Writer & translator
There are series that cannot claim to be one of a kind, and from the day it was born, The Leftovers had to contend with the fear that it would follow in the confused footsteps of its older sister Lost, ending its run with a big bang of disappointment. But from the very first step, it became clear that even though they share the same creator (Damon Lindelof) and seemingly the same mystical/enigmatic genre, The Leftovers does not follow in the footsteps of any series that preceded it.
The defining event, known as the “Sudden Departure,” is the disappearance of 140 million people—2% of the population—in a single moment on October 14, 2011.
If in Lost and other similar series the natural focus, if we may put it that way, is on those who were lost and crossed the border into the unknown, in The Leftovers, as its name suggests, we focus on those left behind. On the people who lost spouses, children, friends and, in many ways, themselves and the world they had lived in until then.
Three years after the event, humanity is still trying to cope with the new reality, and is doing so with awkwardness, uncertainty, and hesitation that we surely recognize from the present day. Amidst a cacophony of cults, preachers, and self-proclaimed saints, countless statistics, conspiracy theories, and above all, a cold and terrible understanding that there is no choice. We must go on. We must call the missing “heroes” in the anniversary parades in their memory, because “those we have no idea where the hell they are” doesn’t sound good.

Image from The Leftovers
Kevin Garvey is the police chief in Mayfield, New York. Nora Durst lives in the town. Kevin’s family falls apart when his wife joins an anarchist sect that advocates silence and smoking in the wake of the event. Nora’s family fell apart during the event, in a way that is unusual even in this reality—her husband and two children disappeared.
This is a story about faith, love, and stubbornness—in the best sense of the word—while dealing with a scattered, indifferent, and illogical world. Kevin and Nora are meant for each other, and they reach out across the chasm that has opened up between them, across the boundary that separates the world of the living, the world of the dead, and the world of the disappeared.
The success of The Leftovers lies, in my opinion, in the poetic reverberations it leaves with the viewer, in the resonance it evokes between personal and universal tragedy, between the intimacy of the small communities in the United States and Australia where the three seasons of the series take place, and the journey across continents and worlds that the characters undergo. There is a resonance between the words and Max Richter’s perfect soundtrack, between our world and the one opposite it. And also between the mystery posed at the beginning of the series and its beautiful ending, which resolves only what can still be resolved.

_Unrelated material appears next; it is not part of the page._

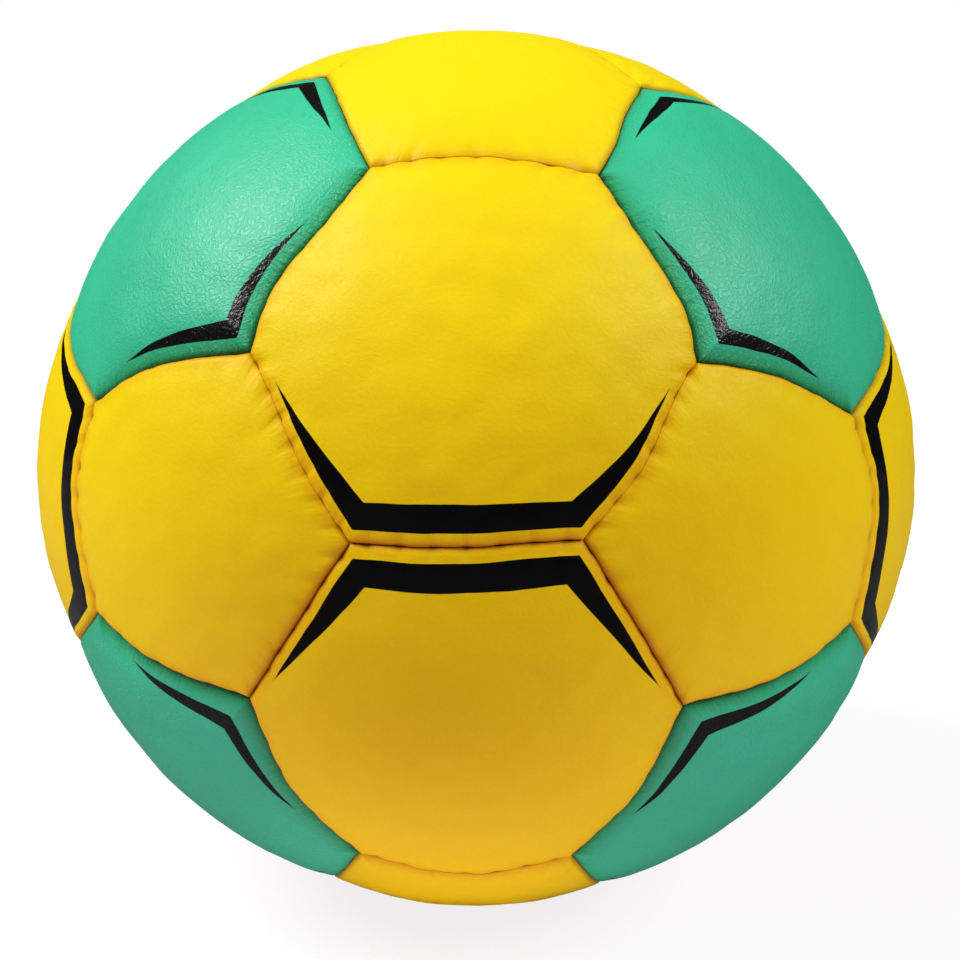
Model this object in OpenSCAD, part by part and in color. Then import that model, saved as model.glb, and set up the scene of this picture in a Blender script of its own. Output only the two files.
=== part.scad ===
/* [Ball] */
// Diameter of the ball over the crowns of its panels
ball_d = 188; // [170:1:210]
// Height of a hexagon panel's crown above the middle of its seams
hexagon_crown_h = 1.2; // [0.9:0.1:1.6]
// Height of a pentagon panel's crown above the middle of its seams
pentagon_crown_h = 1.05; // [0.8:0.05:1.4]

/* [Panels] */
// Thickness of a panel at its crown, skin and foam together
panel_t = 3.6; // [3.2:0.1:4.5]
// Thickness of the skin where it is turned in along a seam
turned_edge_t = 1.4; // [1:0.1:2]
// Radius at which the skin rolls over into a seam
seam_roll_r = 2.4; // [1.8:0.1:2.8]
// Gap between the two turned-in edges of a seam
seam_gap = 0.2; // [0.1:0.05:0.4]

/* [Lining] */
// Thickness of the layers of cloth behind a panel
lining_t = 1; // [0.6:0.1:1.4]
// Glue line between a panel and its lining
glue_gap = 0.05; // [0.02:0.01:0.1]
// Space between a lining and the turned-in edges round it
lining_side_gap = 0.15; // [0.1:0.05:0.4]

/* [Stitching] */
// Stitches along each seam
seam_stitches = 7; // [5:1:9]
// Width of the turned-in edge that stands free of the lining for the stitches
stitch_band_w = 2.2; // [1.6:0.1:3]
// Width of the waxed thread where it runs along a seam, pressed flat
thread_run_w = 0.9; // [0.6:0.05:1.2]
// Thickness of the thread there
thread_run_t = 0.5; // [0.3:0.05:0.7]
// Diameter of the thread where it is drawn through both edges
drawn_thread_d = 0.7; // [0.5:0.05:0.9]
// Space round the thread in its hole
thread_hole_gap = 0.08; // [0.05:0.01:0.15]

/* [Bladder] */
// Thickness of the bladder's wall
bladder_t = 1.2; // [0.8:0.1:2]
// Space between the bladder and the turned-in edges
bladder_gap = 0.3; // [0.2:0.05:0.6]
// Diameter of the balance patch opposite the valve
balance_patch_d = 24; // [16:1:30]
// Thickness of the balance patch
balance_patch_t = 1.1; // [0.6:0.1:1.6]

/* [Valve] */
// Diameter of the valve's stem
valve_stem_d = 8.6; // [8:0.1:11]
// How far the valve's face lies below the crown of its panel
valve_sink = 0.5; // [0.3:0.1:1]
// Depth of the stem below its face
valve_stem_h = 20; // [18:0.5:24]
// Diameter of the flange that joins the valve to the bladder
valve_flange_d = 26; // [18:1:32]
// Thickness of that flange
valve_flange_t = 1.2; // [0.8:0.1:1.4]
// Diameter of the patch that backs the valve's hole
valve_patch_d = 20; // [14:1:26]
// Space round the stem where it passes through the panel, its lining and the bladder
stem_gap = 0.1; // [0.05:0.05:0.3]
// Thickness of the bottom that closes the stem
stem_bottom_t = 1.2; // [0.8:0.1:2]

/* [Valve plug] */
// Diameter of the plug that seals the valve
plug_d = 4.8; // [4.2:0.1:5.2]
// Running clearance all round the plug
plug_clearance = 0.05; // [0.02:0.01:0.08]
// Length of the plug below its head
plug_h = 15; // [12:0.5:16]
// Diameter of the plug's head
plug_head_d = 6.2; // [5.8:0.1:6.6]
// Thickness of the plug's head
plug_head_t = 1; // [0.8:0.1:1.4]
// Length of the cone at the plug's end
plug_tip_h = 2; // [1:0.5:3]
// Diameter of the plug's end
plug_tip_d = 3.2; // [2.4:0.2:3.8]
// Diameter of the hole that takes the inflating needle
needle_hole_d = 2; // [1.8:0.1:2.4]
// Depth of that hole below the face of the plug
needle_hole_h = 7; // [5:0.5:10]

/* [Hidden] */
$fn = 96;
// A cut passes this far beyond what it cuts
overrun = 1;
// The roll's top lies this far above the edge of the dome that it meets
roll_rise = 0.3;
// The roll passes this far below the flat of the turned-in edge, so that the two cross
roll_bite = 0.1;
// Chamfer on the rim of the valve
valve_chamfer = 0.5;
// Share of a seam's half angle that a roll runs past the corner
roll_reach_share = 1.6;

golden = (1 + sqrt(5)) / 2;
ball_r = ball_d / 2;

// The ball is a truncated icosahedron blown round: 12 pentagons and 20 hexagons with equal edges
pentagon_sides = 5;
hexagon_sides = 6;
// Distance from the centre to a corner of that solid where its edges are 1 long
corner_r = sqrt(58 + 18 * sqrt(5)) / 4;
// Angle at the ball's centre between a panel's axis and the middle of its seams
function seam_angle(sides) =
    atan2(1 / (2 * tan(180 / sides)), sqrt(pow(corner_r, 2) - 1 / pow(2 * sin(180 / sides), 2)));
// Half the angle that one seam spans, seen from the centre
seam_half_a = asin(1 / (2 * corner_r));

// Radii of the layers, from the panels' backs inwards
panel_back_r = ball_r - panel_t;
lining_r = panel_back_r - glue_gap;
lining_back_r = lining_r - lining_t;
turned_edge_r = lining_back_r - stitch_band_w;
stitch_r = lining_back_r - stitch_band_w / 2;
bladder_r = turned_edge_r - bladder_gap;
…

The Leftovers manages to avoid the predictable pitfalls that seasoned viewers fear: kitschy leaks, plot holes, excessive grotesqueness, and above all, the feeling that we are trapped, even if willingly, in the trunk of a speeding truck driven by creators who should not have been licensed to do so in the first place.
My favorite moment in the series occurs at the end of the second season, and it stands on its own, without fear of spoilers.
Kevin Garvey is trying to return home from the other world, the beyond. He stands there, living dead, confused, facing a blinding light that could symbolize the end of the tunnel, but also looks like a tool of evil interrogation. He holds a microphone and sings Simon and Garfunkel’s “Homeward Bound” to the best of his ability. He is vulnerable, he is human, look at him and you will see us: blinking in the light, ready to do anything to try and return to a familiar place, a peaceful corner of the world that obeys foreign forces we did not shape ourselves, that give us no foothold in anything, and yet – we are there, choked with tears, singing at the top of our lungs, with faith, love, and stubbornness, until we succeed.